The trial itself became as much of a media circus as the murder investigation. In the end, neither side could prove their point beyond a shadow of a doubt, so the jury reached a strange compromise – they found Lamphere guilty of arson, but not murder. He was spared the hangman’s noose, but it didn’t make much difference. Lamphere fell ill with tuberculosis and died in prison, just a year after the trial.

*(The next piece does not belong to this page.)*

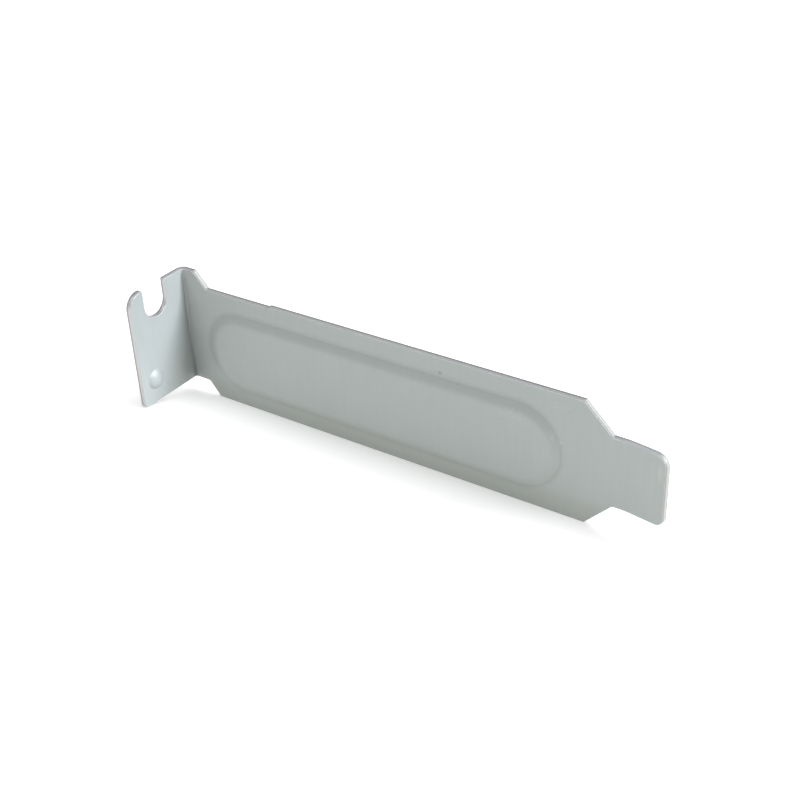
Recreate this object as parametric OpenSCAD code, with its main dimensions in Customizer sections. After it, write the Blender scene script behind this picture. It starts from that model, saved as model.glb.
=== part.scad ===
// Blanking bracket for an expansion slot, low-profile height.
// One piece of thin plated sheet steel: a long panel with a stiffening emboss,
// a narrow tongue at one end and a tab folded square to it at the other.
// It is drawn as it lies at rest on a table: on the panel's long lower edge and
// the lower free corner of the tab, leaning a little to the tab's side. +X runs
// along the panel towards the tongue, +Z is up, and the origin is on the table
// under the middle of the part's box.

/* [Sheet] */
// thickness of the sheet
sheet_t = 0.85; // [0.6:0.05:1.2]
// inside radius of the square fold between panel and tab
fold_r = 0.55; // [0.3:0.05:1.2]

/* [Panel] */
// overall length, from the outside of the tab to the end of the tongue
overall_l = 79.2; // [76:0.1:130]
// width of the panel
panel_w = 18.42; // [17.8:0.01:19.2]
// where the upper shoulder leaves the panel's edge
shoulder_top_x = 67.34; // [66.5:0.01:68]
// where the lower shoulder leaves the panel's edge
shoulder_low_x = 67.9; // [66.5:0.01:68]
// run of the upper shoulder along the panel
shoulder_top_run = 4.1; // [3.5:0.05:4.3]
// run of the lower shoulder along the panel
shoulder_low_run = 3.87; // [3.5:0.01:4.3]
// depth of the upper shoulder across the panel
shoulder_top_drop = 4.1; // [3.5:0.05:4.5]
// depth of the lower shoulder across the panel
shoulder_low_drop = 3.95; // [3.5:0.05:4.5]
// how much lower the upper edge is on the tab side of the die step
edge_step = 0.23; // [0.05:0.01:0.4]
// where the die step is along the upper edge
edge_step_x = 16.8; // [12:0.1:24]

/* [Emboss] */
// end of the emboss on the tab side, at its foot
emboss_x0 = 4.5; // [4:0.1:8]
// end of the emboss on the tongue side, at its foot
emboss_x1 = 64.9; // [56:0.1:66]
// middle of the emboss across the panel
emboss_z = 9.15; // [8.9:0.05:9.5]
// half width of the emboss at its foot
emboss_r = 6.85; // [5:0.05:7.2]
// how far the emboss stands out on the tab side
emboss_h = 0.7; // [0.3:0.05:0.9]
// width of its sloping wall, seen square on
emboss_wall = 1.75; // [1.2:0.05:2.2]

/* [Tongue] */
// where the tongue starts to bend
tongue_bend_x = 72.6; // [72.4:0.1:74]
// radius of that bend at mid sheet
tongue_bend_r = 13.5; // [8:0.5:16]
// angle of that bend, towards the tab side
tongue_bend_deg = 8.625; // [2:0.125:12]
// radius of the tongue's upper corner
tongue_top_r = 1.75; // [0.5:0.05:2.2]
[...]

This brings us to the second and far more interesting issue – what really happened to Belle Gunness? Was she really decapitated and set on fire or did she fake her death and put the blame on Ray Lamphere? Many people believed the latter and still believe it to this day. After all, besides the fact that the mysterious headless body was found in her home, next to her children, there is no solid evidence to indicate that it belonged to Belle Gunness. And the fact that she visited her lawyer the same day of the fire does suggest some planning. During Lamphere’s trial, his defense attorney even produced a few witnesses who claimed to have seen Belle after the fire. In fact, such sightings continued for years, all the way from down South, to the East Coast, to Canada, and even back in Norway.
Everything is suggestive, but nothing is conclusive. Officially, Belle Gunness was recorded as being killed in the fire. However, it is distinctly possible that she killed dozens of people, stole their money, and then got away with it, living out the rest of her life in anonymity. The true fate of Belle Gunness remains a mystery to this day.